Copy every entry precisely.

[start of Available records]

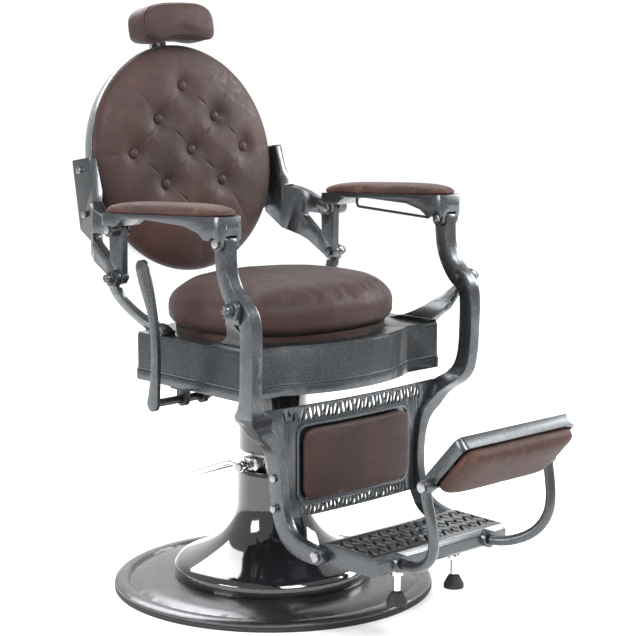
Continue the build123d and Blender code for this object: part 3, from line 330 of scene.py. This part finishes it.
def power(value, exponent):
    """value to the exponent, keeping its sign."""
    return math.copysign(abs(value) ** exponent, value)


def pillow(name, centre, right, up, outward, half, thick, finish, body, round_plan, round_side,
           back_thick, rings=44, around=112):
    """A closed crowned cushion: half sizes along right and up, thickness towards outward and behind."""
    vertices, faces = [], []
    for i in range(rings + 1):
        lat = math.pi * (i / rings - 0.5)
        spread = power(math.cos(lat), round_side)
        height = power(math.sin(lat), round_side)
        height *= thick if height > 0 else back_thick
        for j in range(around):
            turn = 2 * math.pi * j / around
            a = half[0] * spread * power(math.cos(turn), round_plan)
            b = half[1] * spread * power(math.sin(turn), round_plan)
            vertices.append(centre + right * a + up * b + outward * height)
    for i in range(rings):
        for j in range(around):
            k = (j + 1) % around
            faces.append((i * around + j, i * around + k, (i + 1) * around + k, (i + 1) * around + j))
    obj = mesh_piece(name, vertices, faces, finish, body)
    weld(obj, 0.0004)
    return obj


def weld(obj, distance):
    """Merges doubled points and turns the faces outward."""
    bm = bmesh.new()
    bm.from_mesh(obj.data)
    bmesh.ops.remove_doubles(bm, verts=bm.verts, dist=distance)
    bmesh.ops.recalc_face_normals(bm, faces=bm.faces)
    bm.to_mesh(obj.data)
    bm.free()
    obj.data.shade_smooth()


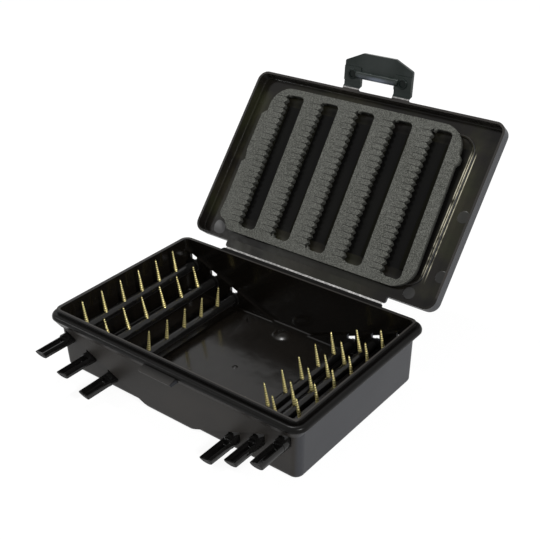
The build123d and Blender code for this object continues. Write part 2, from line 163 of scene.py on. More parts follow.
class Wire:
    """A node's output. Arithmetic on it adds Math nodes."""

    def __init__(self, graph, socket):
        self.graph = graph
        self.socket = socket

    def out(self, name):
        """Another output of the same node."""
        return Wire(self.graph, self.socket.node.outputs[name])

    def math(self, operation, *values, **settings):
        inputs = dict(enumerate(values))
        return self.graph.node("ShaderNodeMath", {"operation": operation, **settings}, inputs)

    def __add__(self, other):
        return self.math("ADD", self, other)

    def __radd__(self, other):
        return self.math("ADD", other, self)

    def __sub__(self, other):
        return self.math("SUBTRACT", self, other)

    def __rsub__(self, other):
        return self.math("SUBTRACT", other, self)

    def __mul__(self, other):
        return self.math("MULTIPLY", self, other)

    def __rmul__(self, other):
        return self.math("MULTIPLY", other, self)

    def __truediv__(self, other):
        return self.math("DIVIDE", self, other)

    def __pow__(self, other):
        return self.math("POWER", self, other)

    def __neg__(self):
        return 0.0 - self

    def fract(self):
        return self.math("FRACT", self)

    def size(self):
        """The value without its sign."""
        return self.math("ABSOLUTE", self)

    def most(self, other):
        """The larger of two values."""
        return self.math("MAXIMUM", self, other)

    def clamped(self):
        """The value, kept from 0 to 1."""
        return self.math("ADD", self, 0.0, use_clamp=True)

    def step(self, start, end):
        """Rises from 0 at start to 1 at end, smoothly."""
        inputs = {"Value": self, "From Min": start, "From Max": end}
        return self.graph.node("ShaderNodeMapRange", {"interpolation_type": "SMOOTHSTEP"}, inputs)

    def band(self, rise, fall):
        """1 between a rise and a fall, each given by its start and end."""
        return self.step(*rise) * (1 - self.step(*fall))


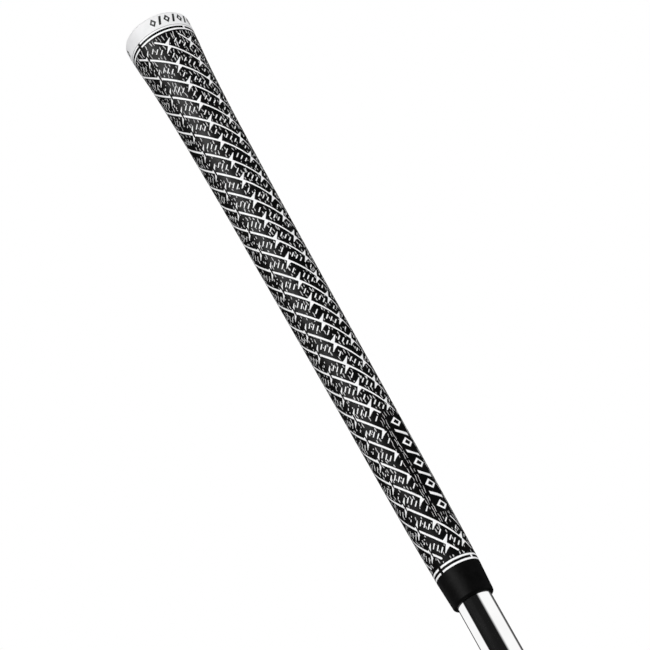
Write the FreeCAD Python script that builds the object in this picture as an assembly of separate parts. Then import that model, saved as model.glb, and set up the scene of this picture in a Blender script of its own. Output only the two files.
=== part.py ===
import FreeCAD, Part
import math
import os

# Corded rubber golf grip, fitted to the butt of a stepped steel club shaft.
# +Z points up the shaft towards the butt cap. The origin is the centre of the
# shaft's lower, cut end. "Distance" below is measured down from the butt.

# ---- driving dimensions, millimetres -------------------------------------
GRIP_LENGTH = 270.0
STUB_LENGTH = 45.0
TOP = GRIP_LENGTH + STUB_LENGTH

# Outside diameter of the hand part, at distances from the butt.
BODY_STATIONS = [
    (10.0, 26.90),
    (20.0, 25.30),
    (30.0, 24.15),
    (50.8, 22.65),
    (80.0, 21.30),
    (120.0, 20.20),
    (180.0, 18.90),
    (240.0, 17.85),
    (258.3, 17.05),
]
MOUTH_DIAMETER = 15.75
MOUTH_EDGE_RADIUS = 1.0

# End cap.
CROWN_FLAT_RADIUS = 9.0
CROWN_BEND_RADIUS = 18.0
CROWN_SLOPE = math.radians(11.5)
CAP_EDGE_RADIUS = 1.5
CAP_SIDE_SLOPE = math.radians(88.0)
CAP_TOP_THICKNESS = 4.8
CAP_SKIRT = 7.3
SPIGOT_RADIUS = 10.4
SPIGOT_END = 16.0
VENT_RADIUS = 1.0

# Cord panels, core and mouth collar.
PANEL_THICKNESS = 1.1
PANEL_END = 258.3
TONGUE_START = 246.0

# Shaft tube, thinned by equal steps; the last one is at the mouth of the grip.
SHAFT_BUTT_DIAMETER = 15.24
SHAFT_WALL = 0.6
STEP_COUNT = 6
STEP_DROP = 0.36
FIRST_STEP = 60.0
LAST_STEP = GRIP_LENGTH

# Double-sided grip tape.
TAPE_THICKNESS = 0.18
TAPE_END = 262.0
TAPE_TUCK = 10.0

# Painted rings and marks, sunk flush into the rubber.
INLAY_DEPTH = 0.3
RING_WIDTH = 0.8
RING_PITCH = 1.72
RING_LIP = 0.1  # rubber left between the cap and the first ring
BUTT_RING_START = CAP_SKIRT + RING_LIP
MOUTH_RING_START = 255.4
RING_SEAM_GAP = 1.1
RING_BRIDGE = 1.0
MARK_COUNT = 9
PANEL_MARKS_CENTRE = 217.0
PANEL_MARK_PITCH = 4.5
PANEL_MARK_SIZE = (4.3, 5.3)
PANEL_MARKS_TURN = math.radians(-3.5)  # round the axis, from the panel's middle
CAP_MARKS_CENTRE = 4.0
CAP_MARK_PITCH = math.radians(12.5)
CAP_MARK_SIZE = (2.8, 4.0)
PANEL_FRAME_STROKE = 0.8
CAP_FRAME_STROKE = 0.72
MARK_BAR_SHARE = 0.25
REACH = 40.0

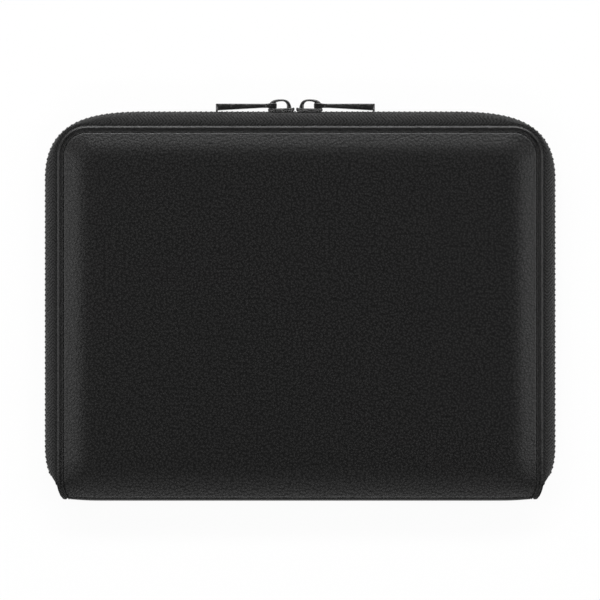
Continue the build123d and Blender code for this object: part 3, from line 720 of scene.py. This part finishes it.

[end of Available records]

§ **Answer below**
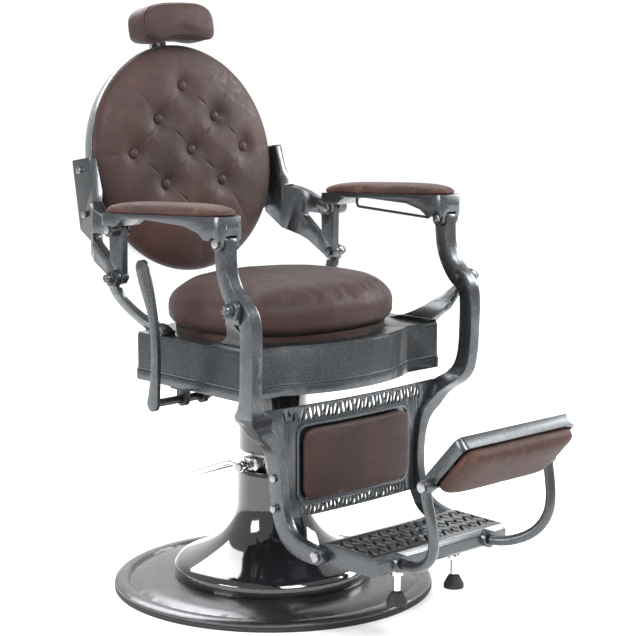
Continue the build123d and Blender code for this object: part 3, from line 330 of scene.py. This part finishes it.
def power(value, exponent):
    """value to the exponent, keeping its sign."""
    return math.copysign(abs(value) ** exponent, value)


def pillow(name, centre, right, up, outward, half, thick, finish, body, round_plan, round_side,
           back_thick, rings=44, around=112):
    """A closed crowned cushion: half sizes along right and up, thickness towards outward and behind."""
    vertices, faces = [], []
    for i in range(rings + 1):
        lat = math.pi * (i / rings - 0.5)
        spread = power(math.cos(lat), round_side)
        height = power(math.sin(lat), round_side)
        height *= thick if height > 0 else back_thick
        for j in range(around):
            turn = 2 * math.pi * j / around
            a = half[0] * spread * power(math.cos(turn), round_plan)
            b = half[1] * spread * power(math.sin(turn), round_plan)
            vertices.append(centre + right * a + up * b + outward * height)
    for i in range(rings):
        for j in range(around):
            k = (j + 1) % around
            faces.append((i * around + j, i * around + k, (i + 1) * around + k, (i + 1) * around + j))
    obj = mesh_piece(name, vertices, faces, finish, body)
    weld(obj, 0.0004)
    return obj


def weld(obj, distance):
    """Merges doubled points and turns the faces outward."""
    bm = bmesh.new()
    bm.from_mesh(obj.data)
    bmesh.ops.remove_doubles(bm, verts=bm.verts, dist=distance)
    bmesh.ops.recalc_face_normals(bm, faces=bm.faces)
    bm.to_mesh(obj.data)
    bm.free()
    obj.data.shade_smooth()


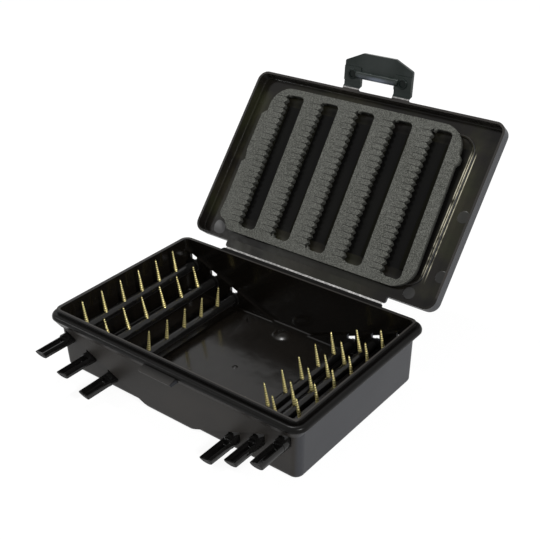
The build123d and Blender code for this object continues. Write part 2, from line 163 of scene.py on. More parts follow.
class Wire:
    """A node's output. Arithmetic on it adds Math nodes."""

    def __init__(self, graph, socket):
        self.graph = graph
        self.socket = socket

    def out(self, name):
        """Another output of the same node."""
        return Wire(self.graph, self.socket.node.outputs[name])

    def math(self, operation, *values, **settings):
        inputs = dict(enumerate(values))
        return self.graph.node("ShaderNodeMath", {"operation": operation, **settings}, inputs)

    def __add__(self, other):
        return self.math("ADD", self, other)

    def __radd__(self, other):
        return self.math("ADD", other, self)

    def __sub__(self, other):
        return self.math("SUBTRACT", self, other)

    def __rsub__(self, other):
        return self.math("SUBTRACT", other, self)

    def __mul__(self, other):
        return self.math("MULTIPLY", self, other)

    def __rmul__(self, other):
        return self.math("MULTIPLY", other, self)

    def __truediv__(self, other):
        return self.math("DIVIDE", self, other)

    def __pow__(self, other):
        return self.math("POWER", self, other)

    def __neg__(self):
        return 0.0 - self

    def fract(self):
        return self.math("FRACT", self)

    def size(self):
        """The value without its sign."""
        return self.math("ABSOLUTE", self)

    def most(self, other):
        """The larger of two values."""
        return self.math("MAXIMUM", self, other)

    def clamped(self):
        """The value, kept from 0 to 1."""
        return self.math("ADD", self, 0.0, use_clamp=True)

    def step(self, start, end):
        """Rises from 0 at start to 1 at end, smoothly."""
        inputs = {"Value": self, "From Min": start, "From Max": end}
        return self.graph.node("ShaderNodeMapRange", {"interpolation_type": "SMOOTHSTEP"}, inputs)

    def band(self, rise, fall):
        """1 between a rise and a fall, each given by its start and end."""
        return self.step(*rise) * (1 - self.step(*fall))


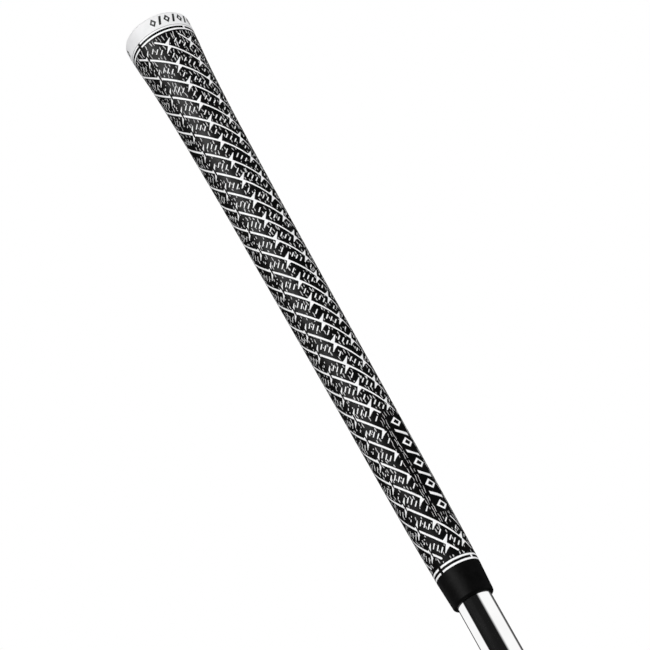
Write the FreeCAD Python script that builds the object in this picture as an assembly of separate parts. Then import that model, saved as model.glb, and set up the scene of this picture in a Blender script of its own. Output only the two files.
=== part.py ===
import FreeCAD, Part
import math
import os

# Corded rubber golf grip, fitted to the butt of a stepped steel club shaft.
# +Z points up the shaft towards the butt cap. The origin is the centre of the
# shaft's lower, cut end. "Distance" below is measured down from the butt.

# ---- driving dimensions, millimetres -------------------------------------
GRIP_LENGTH = 270.0
STUB_LENGTH = 45.0
TOP = GRIP_LENGTH + STUB_LENGTH

# Outside diameter of the hand part, at distances from the butt.
BODY_STATIONS = [
    (10.0, 26.90),
    (20.0, 25.30),
    (30.0, 24.15),
    (50.8, 22.65),
    (80.0, 21.30),
    (120.0, 20.20),
    (180.0, 18.90),
    (240.0, 17.85),
    (258.3, 17.05),
]
MOUTH_DIAMETER = 15.75
MOUTH_EDGE_RADIUS = 1.0

# End cap.
CROWN_FLAT_RADIUS = 9.0
CROWN_BEND_RADIUS = 18.0
CROWN_SLOPE = math.radians(11.5)
CAP_EDGE_RADIUS = 1.5
CAP_SIDE_SLOPE = math.radians(88.0)
CAP_TOP_THICKNESS = 4.8
CAP_SKIRT = 7.3
SPIGOT_RADIUS = 10.4
SPIGOT_END = 16.0
VENT_RADIUS = 1.0

# Cord panels, core and mouth collar.
PANEL_THICKNESS = 1.1
PANEL_END = 258.3
TONGUE_START = 246.0

# Shaft tube, thinned by equal steps; the last one is at the mouth of the grip.
SHAFT_BUTT_DIAMETER = 15.24
SHAFT_WALL = 0.6
STEP_COUNT = 6
STEP_DROP = 0.36
FIRST_STEP = 60.0
LAST_STEP = GRIP_LENGTH

# Double-sided grip tape.
TAPE_THICKNESS = 0.18
TAPE_END = 262.0
TAPE_TUCK = 10.0

# Painted rings and marks, sunk flush into the rubber.
INLAY_DEPTH = 0.3
RING_WIDTH = 0.8
RING_PITCH = 1.72
RING_LIP = 0.1  # rubber left between the cap and the first ring
BUTT_RING_START = CAP_SKIRT + RING_LIP
MOUTH_RING_START = 255.4
RING_SEAM_GAP = 1.1
RING_BRIDGE = 1.0
MARK_COUNT = 9
PANEL_MARKS_CENTRE = 217.0
PANEL_MARK_PITCH = 4.5
PANEL_MARK_SIZE = (4.3, 5.3)
PANEL_MARKS_TURN = math.radians(-3.5)  # round the axis, from the panel's middle
CAP_MARKS_CENTRE = 4.0
CAP_MARK_PITCH = math.radians(12.5)
CAP_MARK_SIZE = (2.8, 4.0)
PANEL_FRAME_STROKE = 0.8
CAP_FRAME_STROKE = 0.72
MARK_BAR_SHARE = 0.25
REACH = 40.0

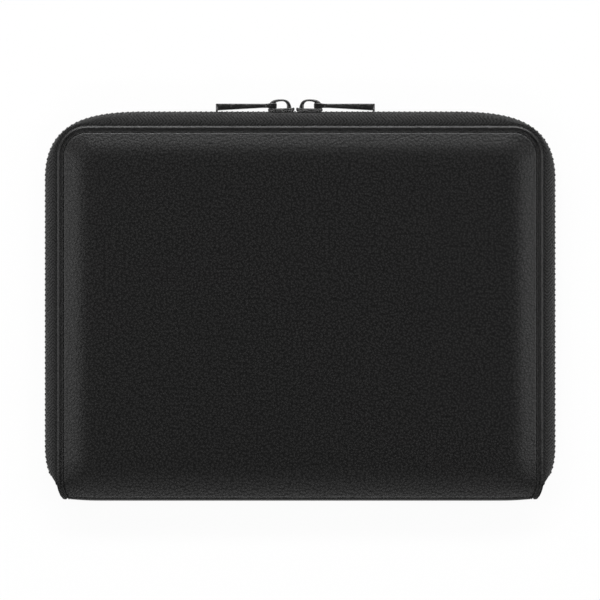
Continue the build123d and Blender code for this object: part 3, from line 720 of scene.py. This part finishes it.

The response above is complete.